ここから先は、十勝と釧路の分水嶺を越えるため、狩勝峠に次ぐ難所となっている。交換待ちは相変わらず多く、常豊(つねとよ)信号場では赤い色が目立つDF200形ディーゼル機関車けん引の貨物列車と交換。厚内駅に近づくと右手に太平洋が姿を現し、釧路国に入ったことを実感する。十勝国は雲ひとつない晴天だったのに、釧路国は霧に包まれたどんより模様ということも多いので、池田から先の「カルチャーショック」はかなり大きい。

直別、尺別、音別と「別」のつく北海道らしい駅に続けて停車し、白糠駅を過ぎるといよいよ2429Dのゴールも近い。平日なら釧路に近い大楽毛(おたのしけ)駅から再び高校生が大挙して乗り込んでくるが、土曜日だったので、釧路中心部へ戻る地元客が数人乗り込んだだけ。結局、終着・釧路に降り立ったのは、10数人程度で、そのうちの数人は「乗り鉄」だった。「青春18きっぷ」の発売期間中なので、ほぼ連日、2429Dの全区間走破組が乗り込んでいるはずだ。

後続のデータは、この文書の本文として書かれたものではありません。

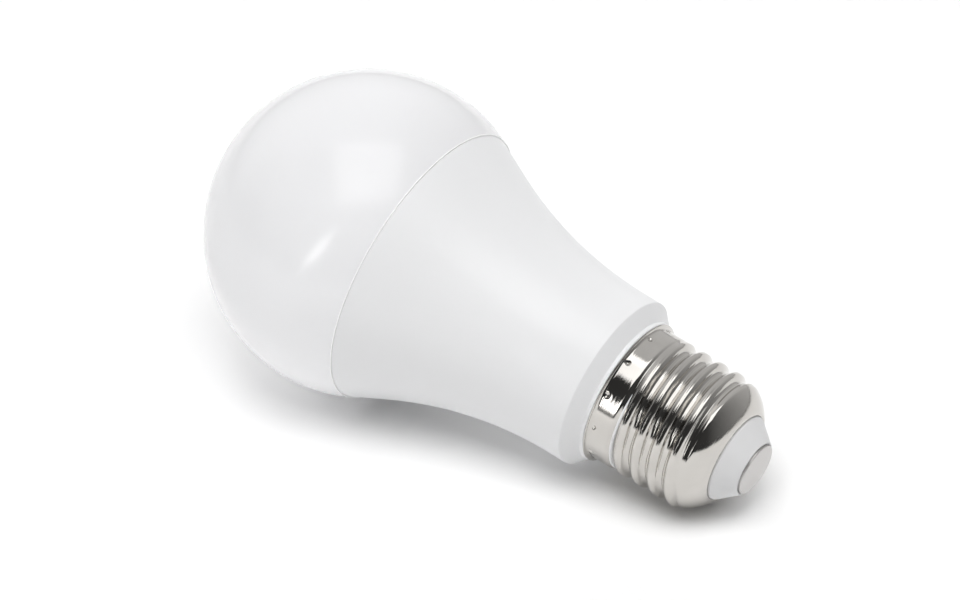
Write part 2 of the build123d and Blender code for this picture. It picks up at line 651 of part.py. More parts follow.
save("thermal_pad", pierced_disc(LED_BOARD_RADIUS - 0.6, SINK_PLATE_TOP_Z, LED_BOARD_BOTTOM_Z, 1.5))
save("led_board", pierced_disc(LED_BOARD_RADIUS, LED_BOARD_BOTTOM_Z, LED_BOARD_TOP_Z, 1.15))
white_led = led_package(3.5, 2.8, 0.7, 1.1)
step_angle = 180 / WHITE_LED_COUNT
save("warm_white_leds", *ring_of(white_led, WHITE_LED_COUNT, WHITE_LED_RING))
save("cool_white_leds", *ring_of(white_led, WHITE_LED_COUNT, WHITE_LED_RING, start=step_angle))
colour_led = led_package(3.5, 3.5, 0.8, 1.4)
save("colour_leds", *ring_of(colour_led, COLOUR_LED_COUNT, COLOUR_LED_RING, start=30))
save("board_screws", *ring_of(board_screw(), BOARD_SCREW_COUNT, BOARD_SCREW_RING))
save("board_socket", pin_block(LED_BOARD_TOP_Z, LED_BOARD_TOP_Z + 3.0, 4.6, PIN_SIDE + 0.15))

save("driver_board", driver_board())
save("pin_strip", pin_block(DRIVER_TOP_Z - 2.5, DRIVER_TOP_Z, 2.5, PIN_SIDE + 0.05))
save("pin_header", *header_pins())
save("input_capacitor", electrolytic(*INPUT_CAP))
save("output_capacitor", electrolytic(*OUTPUT_CAP))
save("inductor_core", inductor_core())
save("inductor_winding", inductor_winding())
save("transformer_core", transformer_core())
save("transformer_bobbin", transformer_bobbin())
save("transformer_winding", transformer_winding())
save("transformer_pins", *transformer_pins())
save("fuse_resistor", fuse_resistor())
save("varistor", varistor())
save("component_leads", *component_leads())
save("bridge_rectifier", chip(-1.0, 26.0, 3.8, 4.7, 1.4, 2, 2.5))
save("driver_chip", chip(-3.0, 44.0, 3.9, 4.9, 1.4, 4, 1.27))
save("surface_passives", *passives())

save("radio_board", radio_board())
save("radio_shield", radio_shield())
save("radio_chip", radio_chip())
save("radio_aerial", radio_aerial())
save("live_wire", live_wire())
save("neutral_wire", neutral_wire())
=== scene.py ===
import json
from math import asin, atan2, cos, exp, hypot, pi, radians, sin, sqrt, tan

import bmesh
import bpy
from mathutils import Matrix, Vector


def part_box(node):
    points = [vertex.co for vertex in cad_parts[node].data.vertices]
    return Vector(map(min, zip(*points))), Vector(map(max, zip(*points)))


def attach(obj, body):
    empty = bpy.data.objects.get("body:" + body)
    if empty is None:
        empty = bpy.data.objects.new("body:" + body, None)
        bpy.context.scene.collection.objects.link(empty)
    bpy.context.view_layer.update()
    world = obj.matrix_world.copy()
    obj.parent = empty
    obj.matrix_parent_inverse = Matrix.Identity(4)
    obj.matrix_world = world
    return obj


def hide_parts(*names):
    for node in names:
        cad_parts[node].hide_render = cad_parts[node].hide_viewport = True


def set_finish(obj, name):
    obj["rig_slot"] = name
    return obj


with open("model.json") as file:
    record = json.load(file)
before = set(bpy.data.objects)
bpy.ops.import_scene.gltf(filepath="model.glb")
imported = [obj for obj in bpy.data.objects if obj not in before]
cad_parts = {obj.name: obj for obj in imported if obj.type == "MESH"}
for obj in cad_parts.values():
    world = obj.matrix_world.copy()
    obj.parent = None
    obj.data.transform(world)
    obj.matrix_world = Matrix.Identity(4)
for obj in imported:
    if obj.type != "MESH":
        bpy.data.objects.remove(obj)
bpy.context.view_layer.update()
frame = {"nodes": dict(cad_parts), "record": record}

# Lengths of the bulb are in millimetres, as in the CAD model, and MM turns them into metres.
# Lengths of the studio are in metres.
MM = 0.001

# Levels and radii read from the CAD pieces, in millimetres
def level(node, top):
    """Height of a CAD node's top or bottom."""
    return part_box(node)[1 if top else 0].z / MM


def reach(node):
    """Largest radius of a CAD node that is round about Z."""
    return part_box(node)[1].x / MM


SEAM_Z = level("housing", True)
GLOBE_TOP_Z = level("diffuser_globe", True)
GLOBE_RADIUS = reach("diffuser_globe")
GLOBE_CENTRE_Z = GLOBE_TOP_Z - GLOBE_RADIUS
SKIRT_BOTTOM_Z = level("diffuser_globe", False)
SPIGOT_BOTTOM_Z = level("housing", False)
RIM_Z = level("screw_shell", True)
RIM_RADIUS = reach("screw_shell")
CAP_BOTTOM_Z = level("screw_shell", False)

# Forms that a box can't give, the same as in the CAD model
SEAM_GAP = 0.2
GLOBE_RIM_RADIUS = 27.3
GLOBE_WALL = 1.3
HOUSING_WALL = 1.3
SHELF_RISE = 1.2
SKIRT_GAP = 0.12
SKIRT_WALL = 1.0
HOUSING_RADIUS = 16.6
FLARE_START_Z = 34.4
FLARE_RADIUS = 77.5
FLARE_ANGLE = radians(25.0)
CHAMFER_TOP_Z = 31.2
LIP_TOP_Z = 28.7
LIP_RADIUS = 14.0
LIP_BOTTOM_Z = 27.9
LAND_RADIUS = 12.75
LAND_BOTTOM_Z = 22.6
SPIGOT_RADIUS = 11.5
SPIGOT_BORE = 10.3
CUP_FLOOR_Z = 29.6
CUP_START_Z = 33.0
THREAD_PITCH = 25.4 / 7
THREAD_CREST_RADIUS = 13.22
THREAD_ROOT_RADIUS = 12.1
THREAD_BOTTOM_Z = 8.2
THREAD_TOP_Z = 23.8
THREAD_FADE = 1.8
CAP_SHEET = 0.3
COLLAR_RADIUS = 13.15
RIM_START_Z = 27.2
RIM_EDGE = 0.1
SHOULDER_RADIUS = 12.5
SHOULDER_MID = (10.9, 6.0)
SHOULDER_SLANT = 0.67
CAP_MOUTH_RADIUS = 8.45
CRIMP_COUNT = 12
CRIMP_START = radians(17.0)
CRIMP_Z = 26.75
CONTACT_RADIUS = 4.95
CONTACT_THICKNESS = 0.8
INSULATOR_FACE_Z = 0.45
INSULATOR_TIP_RADIUS = 5.35
PIN_RADIUS = 0.85
FIT_GAP = 0.05

# Softened edges and fine relief that the CAD model doesn't have, and two forms made stronger than
# there so that they show: the bead stands proud of the seam, and the crimps are deeper
SEAM_EDGE = 0.04
BEAD_PROUD = 0.1
BEAD_EDGE = 0.06
CRIMP_DEPTH = 0.24
CRIMP_SPREAD = 0.4
CRIMP_LIP = 0.03
CRIMP_LIP_RADIUS = 0.7
CRIMP_LIP_SPREAD = 0.2
CRIMP_REACH = 1.3
ROLL_MARK = 0.03
COARSE_RIDGES = 6
FINE_RIDGES = 13

# Camera, turned round a point close to the bulb's axis. Its values were solved from the bulb's outline
# in the photograph.
CAMERA_AZIMUTH = radians(-2.53)
CAMERA_ELEVATION = radians(-20.12)
CAMERA_ROLL = radians(-58.65)
CAMERA_DISTANCE = 1.0833
CAMERA_AIM = Vector((0.0003, 0.0, 0.0612))
CAMERA_LENS = 225.0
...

改正後、晴れて最長距離の冠を戴けば、さらに「乗り鉄」たちの注目を浴びることだろう。

ちなみに、上り列車にも釧路から滝川まで通しの列車が存在する。釧路5時42分発の普通列車2522Dで、こちちは帯広駅から先が快速『狩勝』となり、列車番号も3430Dに変わる。快速区間の停車駅は、かつての急行列車を彷彿とさせるほど少ないので、2429Dのペア列車としてはピンと来ないだろう。